Endomorphisms of Jacobians of modular curves (Q998810)

Let \(X_\Gamma = \Gamma\setminus\mathfrak{H}^*\) be the modular curve associated to a congruence subgroup \(\Gamma\) of level \(N\) with \(\Gamma_1(N)\leq \Gamma\leq \Gamma_0(N)\). It is well-known that \(X_\Gamma\) admits a canonical model \(X=X_{\Gamma, {\mathbb Q}}\) over \(\mathbb Q\), and its Jacobian \(J_X\) is also defined over the rationals. If we denote the \(\mathbb Q\)-algebra of \(\mathbb Q\)-endomorphisms of \(J_X\) by \(\mathbf{E}=\text{End}^0_{\mathbb Q}(J_X)\), then one also knows that \(\mathbf{E}\) contains the Hecke algebra \(\mathbb T'_{\mathbb Q}\) generated as \({\mathbb Q}\)-algebra by the Hecke operators \(T_p\) with \(p\nmid N\).
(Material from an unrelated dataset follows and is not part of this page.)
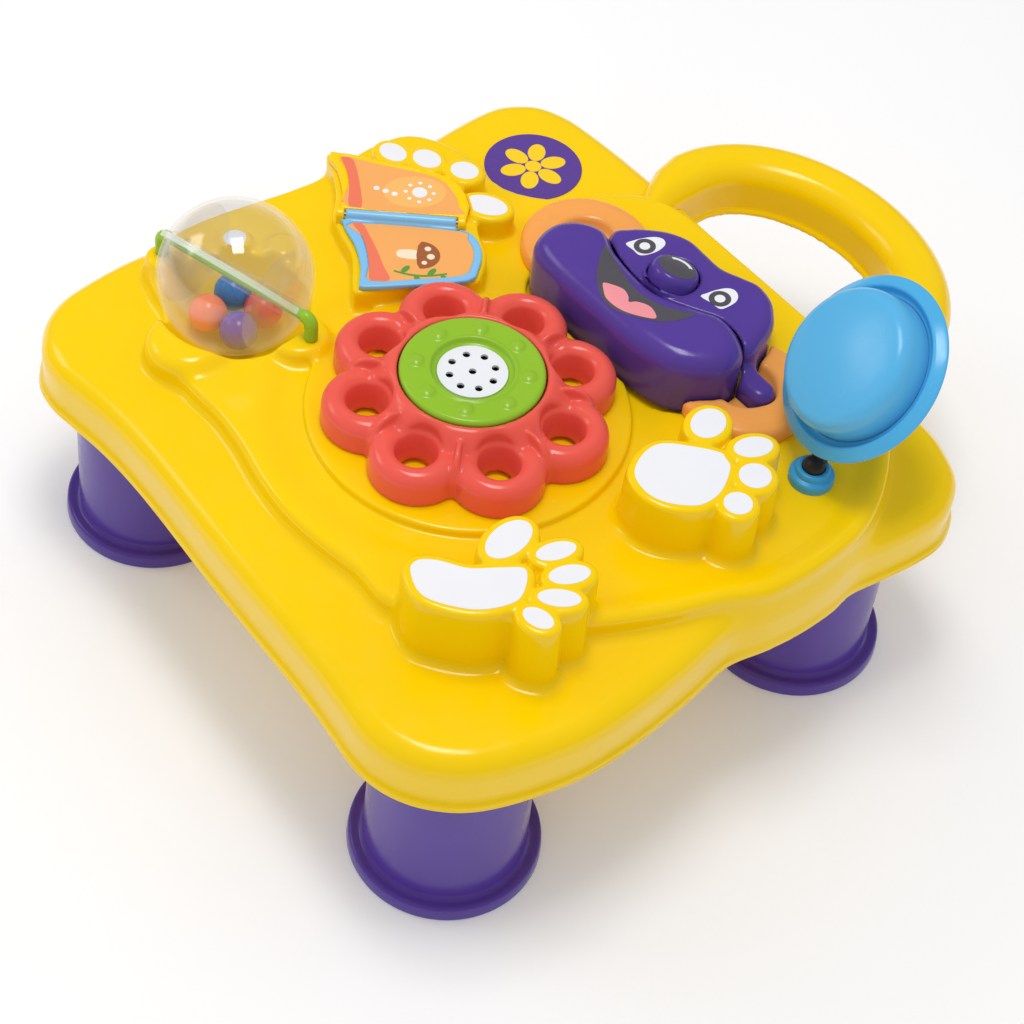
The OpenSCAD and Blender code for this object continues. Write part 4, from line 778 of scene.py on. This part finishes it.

The main result of this paper states that \(\mathbf{E}\) is generated as a \({\mathbb Q}\)-algebra by the Hecke algebra \(\mathbb T'_{\mathbb Q}\) and additional so-called degeneracy operators coming from the degeneracy morphism of \textit{B. Mazur} [Invent. Math. 44, 129--162 (1978; Zbl 0386.14009)].